● Exercise directions
Find the string "shown" in the data, then copy every line where it is found.

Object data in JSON
#####

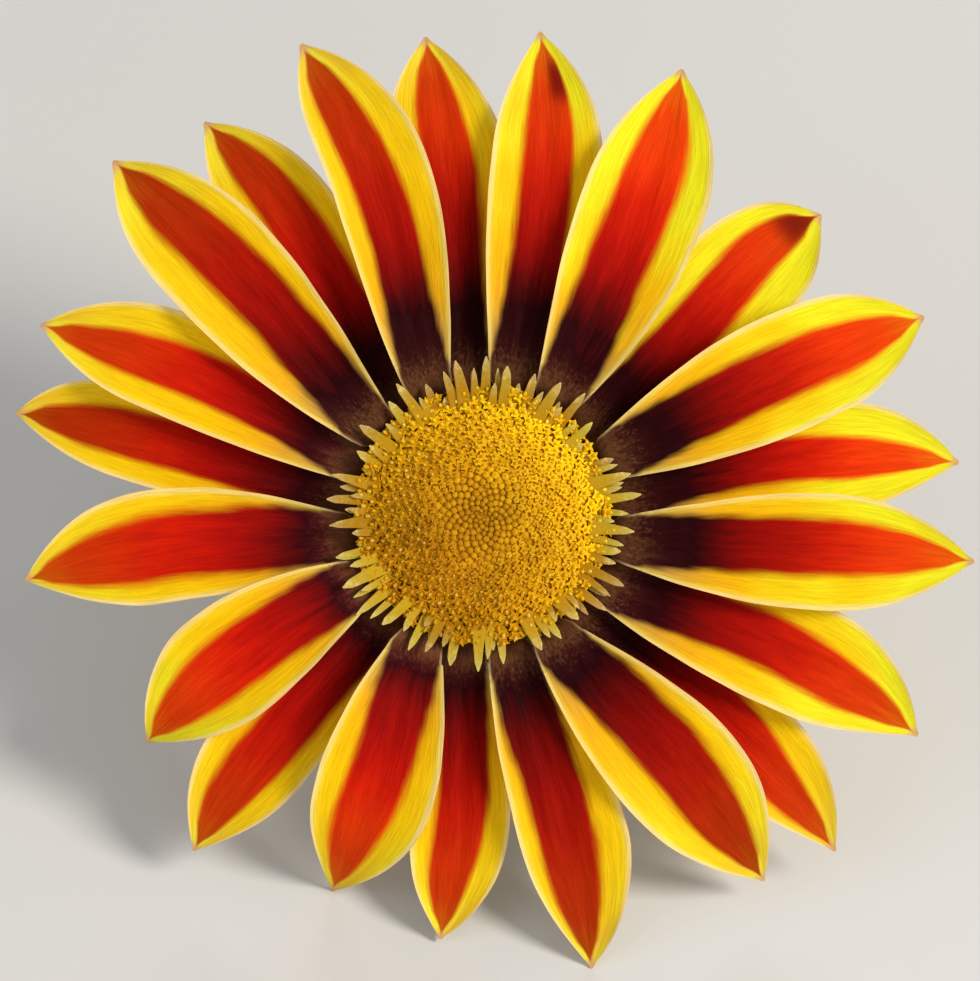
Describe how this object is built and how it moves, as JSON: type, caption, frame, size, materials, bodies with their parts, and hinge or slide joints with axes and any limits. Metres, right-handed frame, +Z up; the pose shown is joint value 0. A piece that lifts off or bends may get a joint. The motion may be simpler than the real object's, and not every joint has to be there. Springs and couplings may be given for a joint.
{
  "type": "gazania",
  "caption": "Picked gazania bloom lying on a surface: red-striped yellow ray petals round a golden disc, green involucre, bare cut scape.",
  "frame": {"origin": "centre of the bounding box, on the surface that the bloom lies on", "axes": "+Z up; the bloom faces -Y and 45 degrees upwards; the scape runs back along +Y"},
  "size_m": [0.0852, 0.107, 0.0592],
  "materials": {
    "petal": "satin petal tissue: red stripe down the middle, golden yellow margins, near-black maroon at the base",
    "disc": "matt, dusty with pollen, amber to golden",
    "bract": "satin green leaf tissue",
    "scape": "satin green stalk with fine pale hairs"
  },
  "bodies": {
    "root": {"scape": "scape", "involucre": "bract", "disc": "disc", "ray_01": "petal", "ray_02": "petal", "ray_03": "petal", "ray_04": "petal", "ray_05": "petal", "ray_06": "petal", "ray_07": "petal", "ray_08": "petal", "ray_09": "petal", "ray_10": "petal", "ray_11": "petal", "ray_12": "petal", "ray_13": "petal", "ray_14": "petal", "ray_15": "petal", "ray_16": "petal", "ray_17": "petal", "ray_18": "petal", "ray_19": "petal", "ray_20": "petal", "ray_21": "petal"}
  },
  "joints": []
}
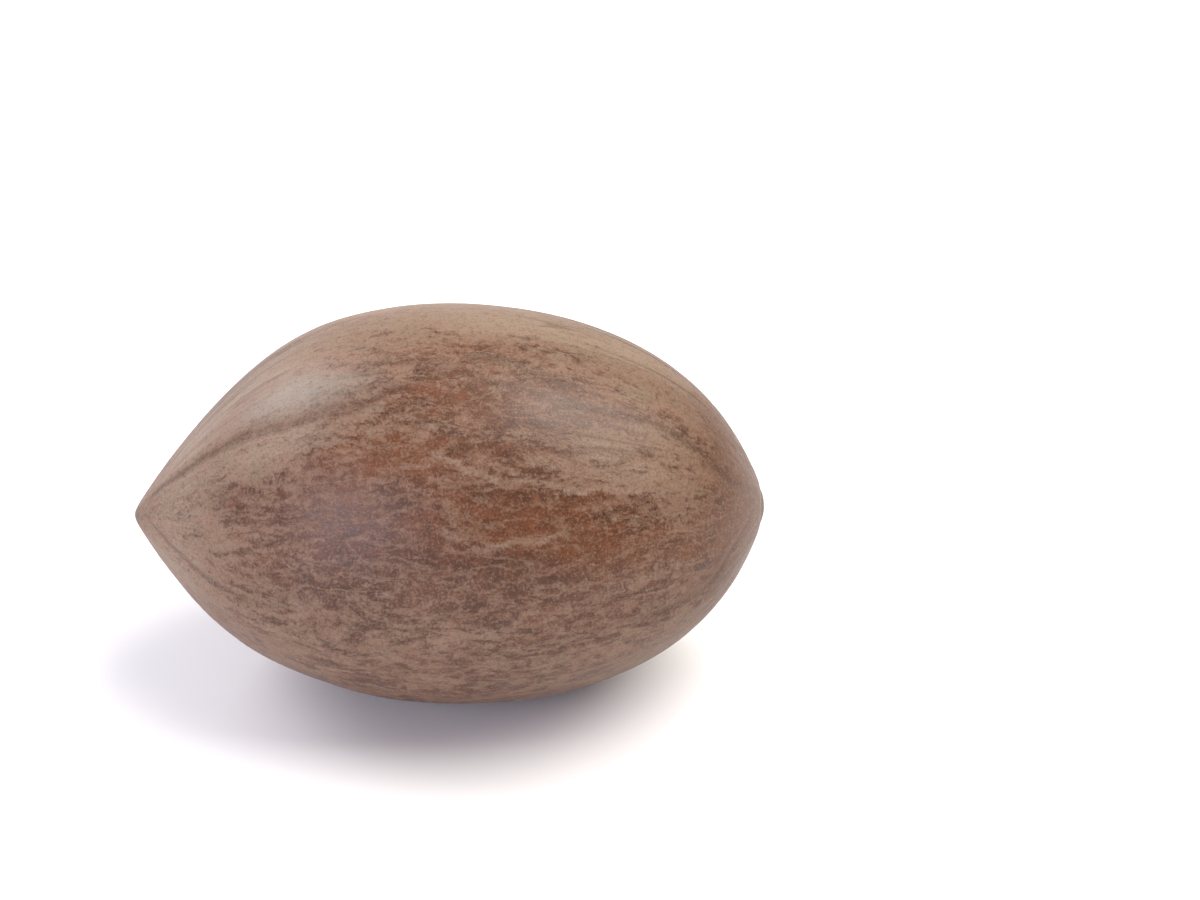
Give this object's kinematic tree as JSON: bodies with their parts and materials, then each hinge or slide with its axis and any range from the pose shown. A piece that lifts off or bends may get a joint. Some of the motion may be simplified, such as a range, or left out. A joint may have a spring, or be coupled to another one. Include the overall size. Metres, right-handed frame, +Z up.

#####

● The reply
Describe how this object is built and how it moves, as JSON: type, caption, frame, size, materials, bodies with their parts, and hinge or slide joints with axes and any limits. Metres, right-handed frame, +Z up; the pose shown is joint value 0. A piece that lifts off or bends may get a joint. The motion may be simpler than the real object's, and not every joint has to be there. Springs and couplings may be given for a joint.
Give this object's kinematic tree as JSON: bodies with their parts and materials, then each hinge or slide with its axis and any range from the pose shown. A piece that lifts off or bends may get a joint. Some of the motion may be simplified, such as a range, or left out. A joint may have a spring, or be coupled to another one. Include the overall size. Metres, right-handed frame, +Z up.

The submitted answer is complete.